Your child can do this by just taking a few moments each day to focus on what they’re grateful for. You could even make this a family activity by asking everyone at the dinner table to name one thing they’re grateful for. You can be grateful for all sorts of things, like being together at dinner, the sun shining, farmers getting the rain they need, having good health, being part of a great group of friends and so on.
Trying new things and getting involved in different activities keeps your child’s options open, and can build your child’s confidence and sense of self-worth. You can encourage your child by helping them find activities they might be interested in. It’s also important to praise your child for being open to new things and willing to have a go.
Relationships and social connections
Relationships and social connections are vital for teenage wellbeing. Your child needs close and supportive family and friends. And good parent-child relationships tend to lead to good teenage friendships.
Meaning in life
Meaning in life can come from doing good things for others. Your child could look for everyday ways to help family or friends – for example, giving someone their seat on the bus, or helping someone pick up papers they’ve dropped in the street. Or your child could get involved in community activity. This type of ‘giving’ lights up the reward centre in the brain, which makes your child feel good.

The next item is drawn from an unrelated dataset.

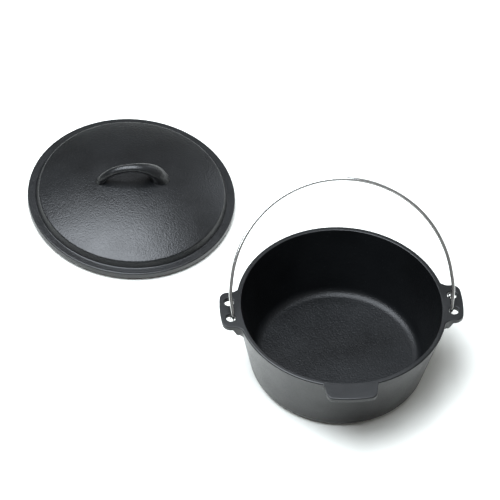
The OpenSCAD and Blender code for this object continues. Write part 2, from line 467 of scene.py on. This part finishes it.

Feeling connected to something bigger can also help to give your child’s life a sense of purpose. Meaning might come from spirituality, life philosophy, or a commitment to a cause like the environment. People with meaning have less stress and get more out of what they do.
Goals and achievement
If your child has goals that fit with their values, are fun and attainable, and let your child use their strengths, it can give your child a sense of purpose and achievement.